# Start of Task data
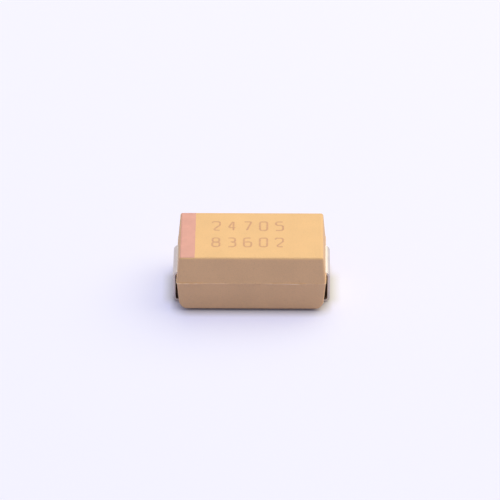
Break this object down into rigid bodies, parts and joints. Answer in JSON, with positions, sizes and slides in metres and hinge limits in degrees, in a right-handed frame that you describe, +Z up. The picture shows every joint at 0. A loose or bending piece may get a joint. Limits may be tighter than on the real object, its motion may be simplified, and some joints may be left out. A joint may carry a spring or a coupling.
{
  "type": "tantalum capacitor",
  "caption": "Small moulded surface-mount capacitor with a polarity band and two folded solder terminals, which stores charge in a circuit.",
  "frame": {"origin": "centre of the footprint, on the board that the two feet rest on", "axes": "+X from the anode, which the band marks, to the cathode; +Y across the case; +Z up from the board"},
  "size_m": [0.0074, 0.0044, 0.0029],
  "materials": {
    "moulded_epoxy": "fine matte, as moulded",
    "band_ink": "thin matte ink",
    "tin_plate": "satin electroplated tin",
    "sintered_tantalum": "fine porous sinter",
    "tantalum_wire": "drawn wire",
    "white_polymer": "waxy",
    "manganese_dioxide": "dull crystalline crust",
    "graphite": "dull brushed-on coat",
    "silver_paint": "dull dried silver paint",
    "silver_glue": "dull filled glue"
  },
  "bodies": {
    "root": {"case": "moulded_epoxy", "polarity_band": "band_ink", "anode_terminal": "tin_plate", "cathode_terminal": "tin_plate", "tantalum_slug": "sintered_tantalum", "riser_wire": "tantalum_wire", "insulating_washer": "white_polymer", "manganese_dioxide_coat": "manganese_dioxide", "graphite_coat": "graphite", "silver_coat": "silver_paint", "silver_adhesive": "silver_glue"}
  },
  "joints": []
}
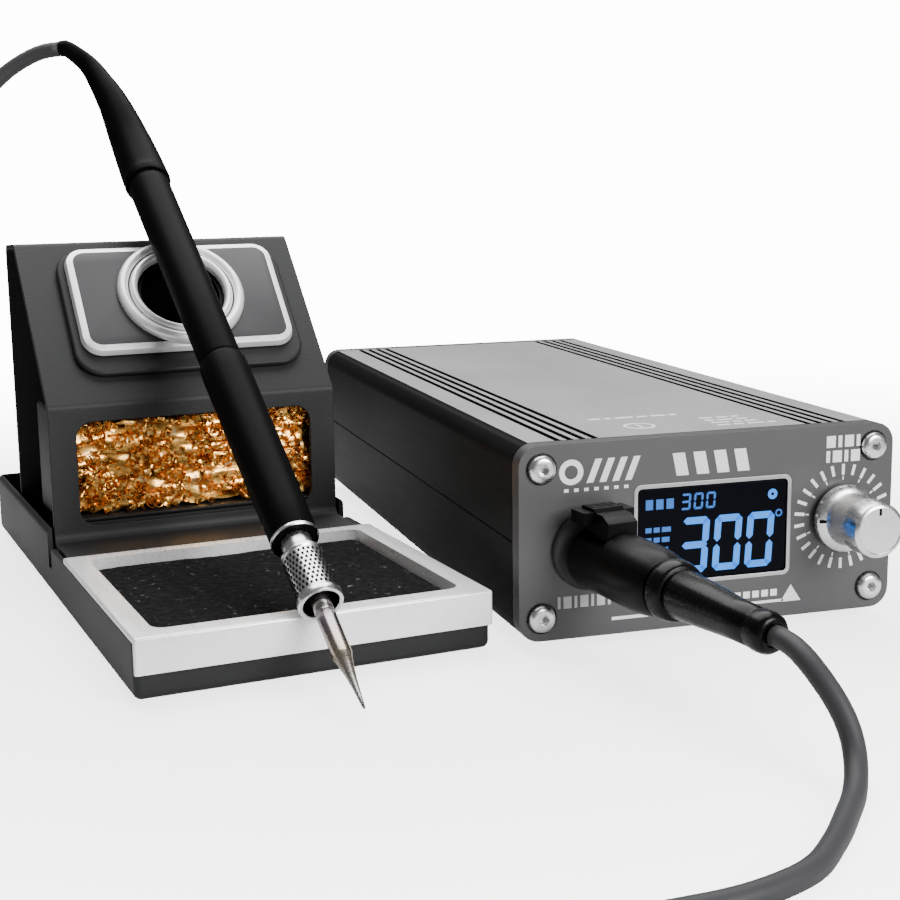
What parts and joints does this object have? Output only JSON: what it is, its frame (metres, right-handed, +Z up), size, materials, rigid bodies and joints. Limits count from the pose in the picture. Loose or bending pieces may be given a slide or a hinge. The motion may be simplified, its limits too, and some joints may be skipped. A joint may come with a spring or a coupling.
{
  "type": "soldering iron station",
  "caption": "Slim aluminium soldering power unit with display and knob, a folded steel stand with sponge and brass wool, and a fine iron resting on it.",
  "frame": {"origin": "on the table, under the middle of the whole object without its lead and plug", "axes": "+Z up, -Y the way the power unit's front panel faces, +X to the right of that panel"},
  "size_m": [0.2198, 0.355, 0.1366],
  "materials": {
    "anodised": "satin anodised grey",
    "panel": "fine blasted, anodised grey",
    "powder": "fine textured powder coat",
    "chrome": "bright plated",
    "steel": "brushed",
    "silver": "turned, clear anodised",
    "plate": "satin grey with a bright edge",
    "black": "satin",
    "grip": "soft satin",
    "rubber": "matt",
    "cable": "soft silicone",
    "lens": "polished, dark",
    "board": "solder mask",
    "copper": "enamelled winding",
    "brass": "fine turnings",
    "sponge": "open cell foam"
  },
  "bodies": {
    "station": {"case_top": "anodised", "case_bottom": "anodised", "front_panel": "panel", "rear_panel": "panel", "front_screw_1": "silver", "front_screw_2": "silver", "front_screw_3": "silver", "front_screw_4": "silver", "rear_screw_1": "silver", "rear_screw_2": "silver", "rear_screw_3": "silver", "rear_screw_4": "silver", "case_foot_1": "rubber", "case_foot_2": "rubber", "case_foot_3": "rubber", "case_foot_4": "rubber", "stand_foot_1": "rubber", "stand_foot_2": "rubber", "stand_foot_3": "rubber", "stand_foot_4": "rubber", "display_window": "lens", "display_module": "black", "control_board": "board", "power_board": "board", "transformer_core": "black", "transformer_winding": "copper", "capacitor": "black", "heat_sink": "silver", "encoder_body": "steel", "iron_socket": "black", "plug_shell": "black", "plug_collar": "black", "plug_boot": "black", "mains_inlet": "black", "switch_frame": "black", "stand_base": "powder", "stand_body": "powder", "stand_screw_1": "silver", "stand_screw_2": "silver", "holder_pad": "powder", "holder_plate": "plate", "holder_ring": "chrome", "holder_sleeve": "black", "cable_plug_side": "cable", "cable_coil": "cable", "cable_iron_side": "cable"},
    "iron": {"grip_sleeve": "grip", "handle_body": "grip", "ferrule": "silver", "contact_block": "steel", "handle_boot": "rubber"},
    "cartridge": {"cartridge": "steel"},
    "tray": {"sponge_tray": "chrome"},
    "sponge": {"sponge": "sponge"},
    "wool_drawer": {"wool_box": "steel", "brass_wool": "brass"},
    "knob_shaft": {"encoder_shaft": "silver"},
    "knob": {"knob": "silver"},
    "latch": {"plug_latch": "black"},
    "power_switch": {"power_switch": "black"}
  },
  "joints": [
    {"name": "iron_lift", "type": "slide", "parent": "station", "child": "iron", "axis": [0, 0, 1], "range_m": [0, 0.06]},
    {"name": "cartridge_pull", "type": "slide", "parent": "iron", "child": "cartridge", "axis": [0.1024, -0.8455, -0.5241], "range_m": [0, 0.084]},
    {"name": "tray_lift", "type": "slide", "parent": "station", "child": "tray", "axis": [0, 0, 1], "range_m": [0, 0.03]},
    {"name": "sponge_lift", "type": "slide", "parent": "tray", "child": "sponge", "axis": [0, 0, 1], "range_m": [0, 0.012]},
    {"name": "wool_drawer_slide", "type": "slide", "parent": "station", "child": "wool_drawer", "axis": [-0.9913, -0.1316, 0], "range_m": [0, 0.06]},
    {"name": "knob_press", "type": "slide", "parent": "station", "child": "knob_shaft", "axis": [0, 1, 0], "range_m": [0, 0.0005], "stiffness_N_per_m": 4000},
    {"name": "knob_turn", "type": "hinge", "parent": "knob_shaft", "child": "knob", "pos_m": [0.0825, -0.0775, 0.024], "axis": [0, 1, 0], "continuous": true},
    {"name": "latch_press", "type": "hinge", "parent": "station", "child": "latch", "pos_m": [0.02442, -0.09048, 0.02695], "axis": [-0.9903, -0.1392, 0], "range_deg": [0, 6], "stiffness_Nm_per_rad": 2},
    {"name": "power_switch_rock", "type": "hinge", "parent": "station", "child": "power_switch", "pos_m": [0.0333, 0.1035, 0.0225], "axis": [0, 0, -1], "range_deg": [0, 18]}
  ],
  "couplings": [
    {"joint": "cartridge_pull", "follows": "iron_lift", "ratio": 1.4},
    {"joint": "tray_lift", "follows": "iron_lift", "ratio": 0.5},
    {"joint": "sponge_lift", "follows": "iron_lift", "ratio": 0.2}
  ]
}
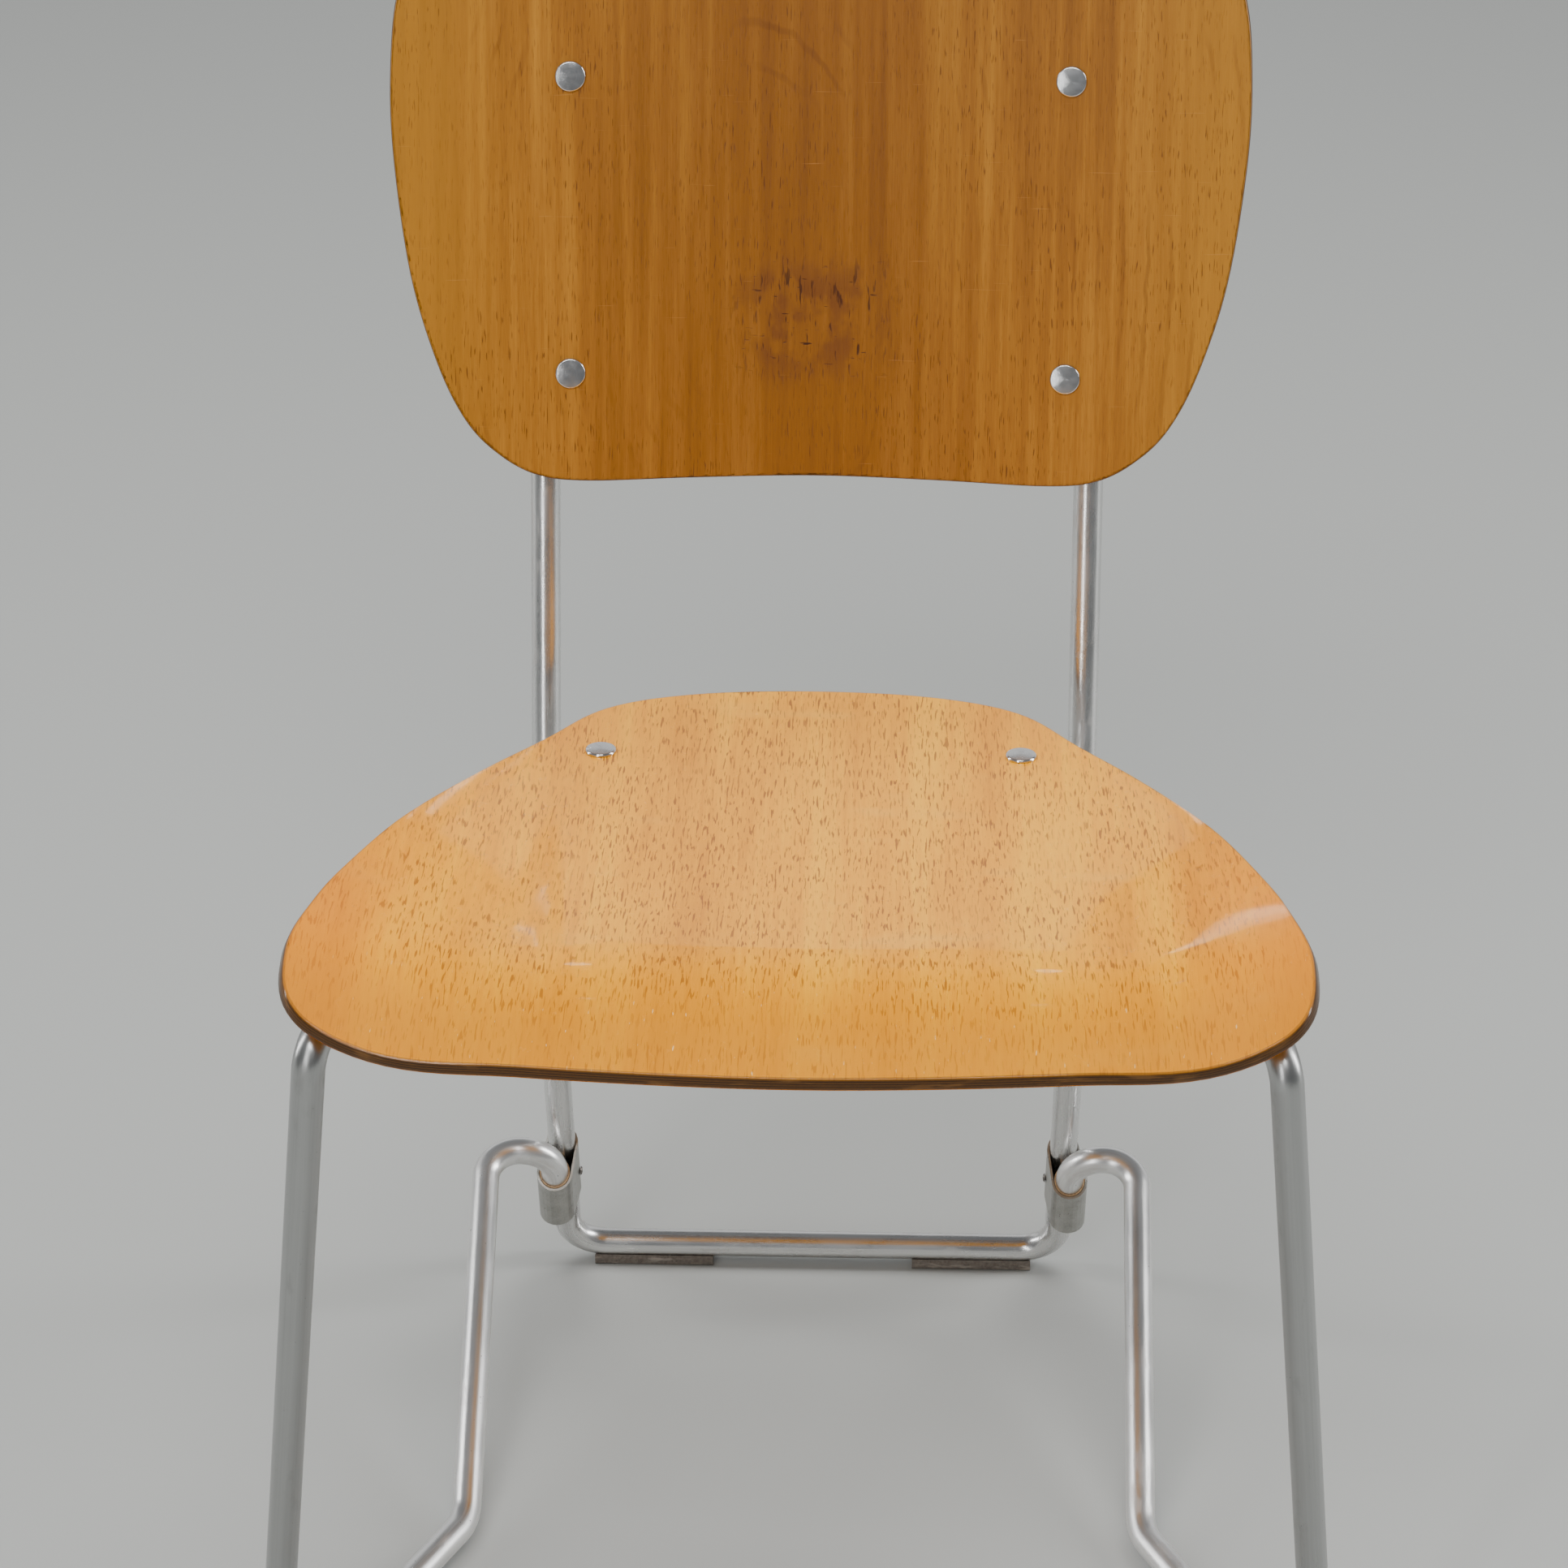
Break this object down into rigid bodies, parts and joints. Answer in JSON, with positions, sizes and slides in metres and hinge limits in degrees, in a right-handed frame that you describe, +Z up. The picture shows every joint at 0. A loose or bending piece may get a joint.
# End of Task data
= Work required =
What is needed here is an exact reproduction of all the entries.

= Answer for the task =
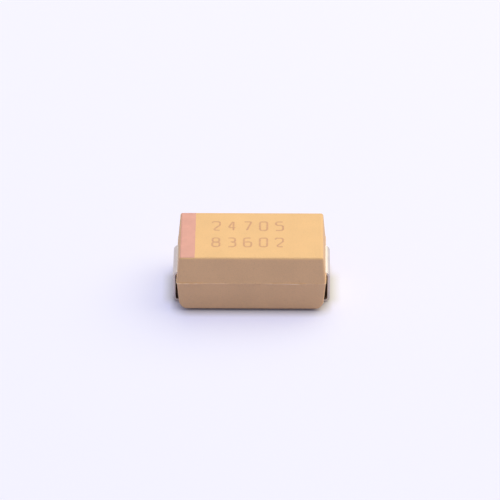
Break this object down into rigid bodies, parts and joints. Answer in JSON, with positions, sizes and slides in metres and hinge limits in degrees, in a right-handed frame that you describe, +Z up. The picture shows every joint at 0. A loose or bending piece may get a joint. Limits may be tighter than on the real object, its motion may be simplified, and some joints may be left out. A joint may carry a spring or a coupling.
{
  "type": "tantalum capacitor",
  "caption": "Small moulded surface-mount capacitor with a polarity band and two folded solder terminals, which stores charge in a circuit.",
  "frame": {"origin": "centre of the footprint, on the board that the two feet rest on", "axes": "+X from the anode, which the band marks, to the cathode; +Y across the case; +Z up from the board"},
  "size_m": [0.0074, 0.0044, 0.0029],
  "materials": {
    "moulded_epoxy": "fine matte, as moulded",
    "band_ink": "thin matte ink",
    "tin_plate": "satin electroplated tin",
    "sintered_tantalum": "fine porous sinter",
    "tantalum_wire": "drawn wire",
    "white_polymer": "waxy",
    "manganese_dioxide": "dull crystalline crust",
    "graphite": "dull brushed-on coat",
    "silver_paint": "dull dried silver paint",
    "silver_glue": "dull filled glue"
  },
  "bodies": {
    "root": {"case": "moulded_epoxy", "polarity_band": "band_ink", "anode_terminal": "tin_plate", "cathode_terminal": "tin_plate", "tantalum_slug": "sintered_tantalum", "riser_wire": "tantalum_wire", "insulating_washer": "white_polymer", "manganese_dioxide_coat": "manganese_dioxide", "graphite_coat": "graphite", "silver_coat": "silver_paint", "silver_adhesive": "silver_glue"}
  },
  "joints": []
}
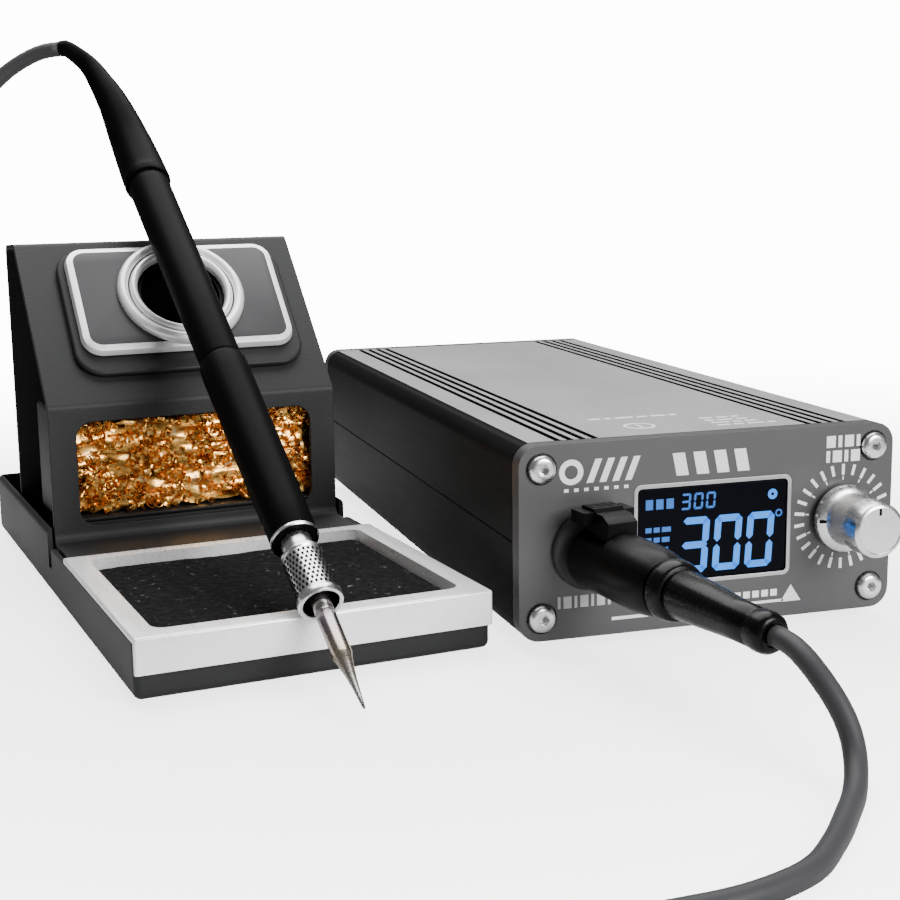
What parts and joints does this object have? Output only JSON: what it is, its frame (metres, right-handed, +Z up), size, materials, rigid bodies and joints. Limits count from the pose in the picture. Loose or bending pieces may be given a slide or a hinge. The motion may be simplified, its limits too, and some joints may be skipped. A joint may come with a spring or a coupling.
{
  "type": "soldering iron station",
  "caption": "Slim aluminium soldering power unit with display and knob, a folded steel stand with sponge and brass wool, and a fine iron resting on it.",
  "frame": {"origin": "on the table, under the middle of the whole object without its lead and plug", "axes": "+Z up, -Y the way the power unit's front panel faces, +X to the right of that panel"},
  "size_m": [0.2198, 0.355, 0.1366],
  "materials": {
    "anodised": "satin anodised grey",
    "panel": "fine blasted, anodised grey",
    "powder": "fine textured powder coat",
    "chrome": "bright plated",
    "steel": "brushed",
    "silver": "turned, clear anodised",
    "plate": "satin grey with a bright edge",
    "black": "satin",
    "grip": "soft satin",
    "rubber": "matt",
    "cable": "soft silicone",
    "lens": "polished, dark",
    "board": "solder mask",
    "copper": "enamelled winding",
    "brass": "fine turnings",
    "sponge": "open cell foam"
  },
  "bodies": {
    "station": {"case_top": "anodised", "case_bottom": "anodised", "front_panel": "panel", "rear_panel": "panel", "front_screw_1": "silver", "front_screw_2": "silver", "front_screw_3": "silver", "front_screw_4": "silver", "rear_screw_1": "silver", "rear_screw_2": "silver", "rear_screw_3": "silver", "rear_screw_4": "silver", "case_foot_1": "rubber", "case_foot_2": "rubber", "case_foot_3": "rubber", "case_foot_4": "rubber", "stand_foot_1": "rubber", "stand_foot_2": "rubber", "stand_foot_3": "rubber", "stand_foot_4": "rubber", "display_window": "lens", "display_module": "black", "control_board": "board", "power_board": "board", "transformer_core": "black", "transformer_winding": "copper", "capacitor": "black", "heat_sink": "silver", "encoder_body": "steel", "iron_socket": "black", "plug_shell": "black", "plug_collar": "black", "plug_boot": "black", "mains_inlet": "black", "switch_frame": "black", "stand_base": "powder", "stand_body": "powder", "stand_screw_1": "silver", "stand_screw_2": "silver", "holder_pad": "powder", "holder_plate": "plate", "holder_ring": "chrome", "holder_sleeve": "black", "cable_plug_side": "cable", "cable_coil": "cable", "cable_iron_side": "cable"},
    "iron": {"grip_sleeve": "grip", "handle_body": "grip", "ferrule": "silver", "contact_block": "steel", "handle_boot": "rubber"},
    "cartridge": {"cartridge": "steel"},
    "tray": {"sponge_tray": "chrome"},
    "sponge": {"sponge": "sponge"},
    "wool_drawer": {"wool_box": "steel", "brass_wool": "brass"},
    "knob_shaft": {"encoder_shaft": "silver"},
    "knob": {"knob": "silver"},
    "latch": {"plug_latch": "black"},
    "power_switch": {"power_switch": "black"}
  },
  "joints": [
    {"name": "iron_lift", "type": "slide", "parent": "station", "child": "iron", "axis": [0, 0, 1], "range_m": [0, 0.06]},
    {"name": "cartridge_pull", "type": "slide", "parent": "iron", "child": "cartridge", "axis": [0.1024, -0.8455, -0.5241], "range_m": [0, 0.084]},
    {"name": "tray_lift", "type": "slide", "parent": "station", "child": "tray", "axis": [0, 0, 1], "range_m": [0, 0.03]},
    {"name": "sponge_lift", "type": "slide", "parent": "tray", "child": "sponge", "axis": [0, 0, 1], "range_m": [0, 0.012]},
    {"name": "wool_drawer_slide", "type": "slide", "parent": "station", "child": "wool_drawer", "axis": [-0.9913, -0.1316, 0], "range_m": [0, 0.06]},
    {"name": "knob_press", "type": "slide", "parent": "station", "child": "knob_shaft", "axis": [0, 1, 0], "range_m": [0, 0.0005], "stiffness_N_per_m": 4000},
    {"name": "knob_turn", "type": "hinge", "parent": "knob_shaft", "child": "knob", "pos_m": [0.0825, -0.0775, 0.024], "axis": [0, 1, 0], "continuous": true},
    {"name": "latch_press", "type": "hinge", "parent": "station", "child": "latch", "pos_m": [0.02442, -0.09048, 0.02695], "axis": [-0.9903, -0.1392, 0], "range_deg": [0, 6], "stiffness_Nm_per_rad": 2},
    {"name": "power_switch_rock", "type": "hinge", "parent": "station", "child": "power_switch", "pos_m": [0.0333, 0.1035, 0.0225], "axis": [0, 0, -1], "range_deg": [0, 18]}
  ],
  "couplings": [
    {"joint": "cartridge_pull", "follows": "iron_lift", "ratio": 1.4},
    {"joint": "tray_lift", "follows": "iron_lift", "ratio": 0.5},
    {"joint": "sponge_lift", "follows": "iron_lift", "ratio": 0.2}
  ]
}
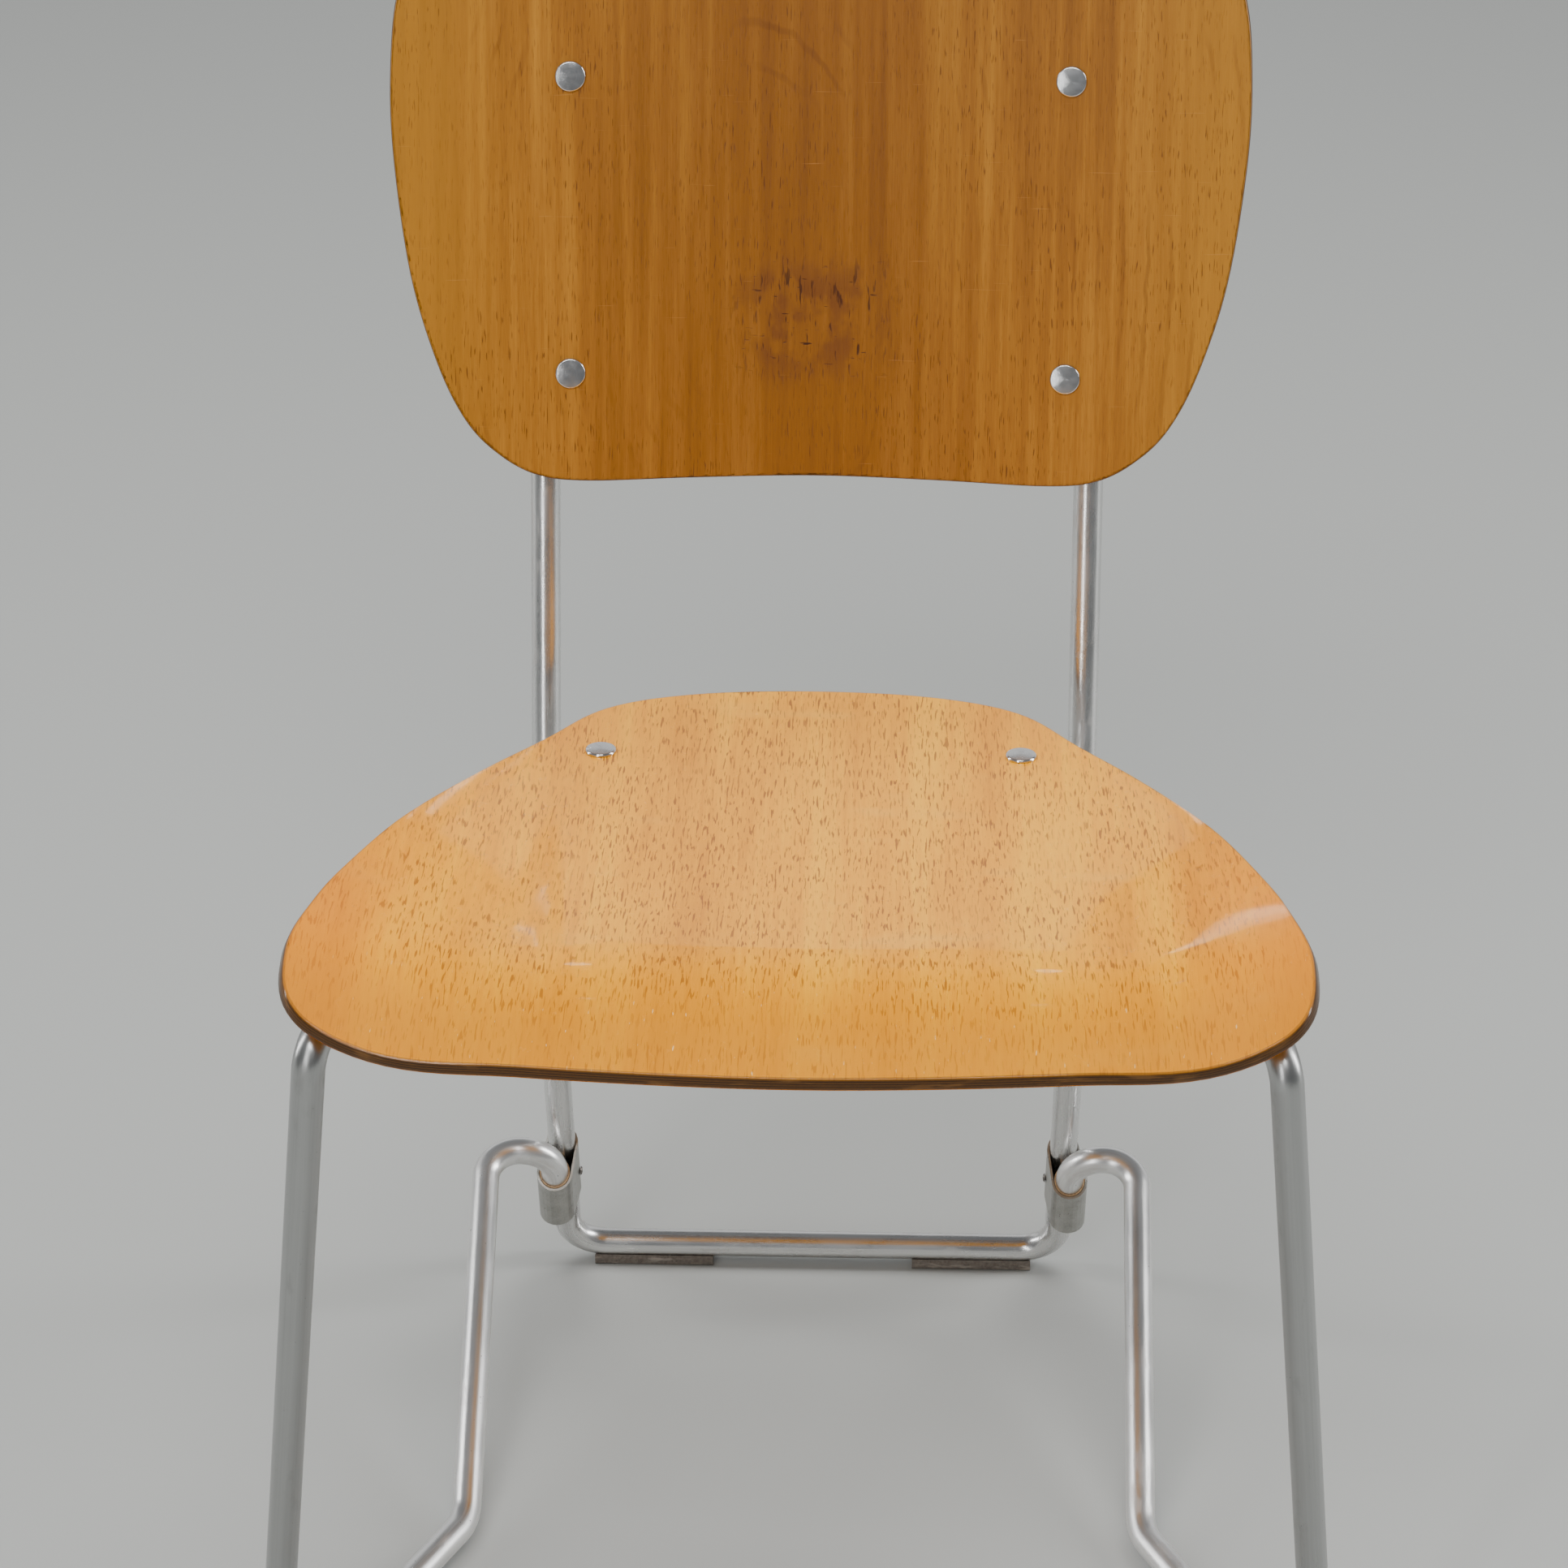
Break this object down into rigid bodies, parts and joints. Answer in JSON, with positions, sizes and slides in metres and hinge limits in degrees, in a right-handed frame that you describe, +Z up. The picture shows every joint at 0. A loose or bending piece may get a joint.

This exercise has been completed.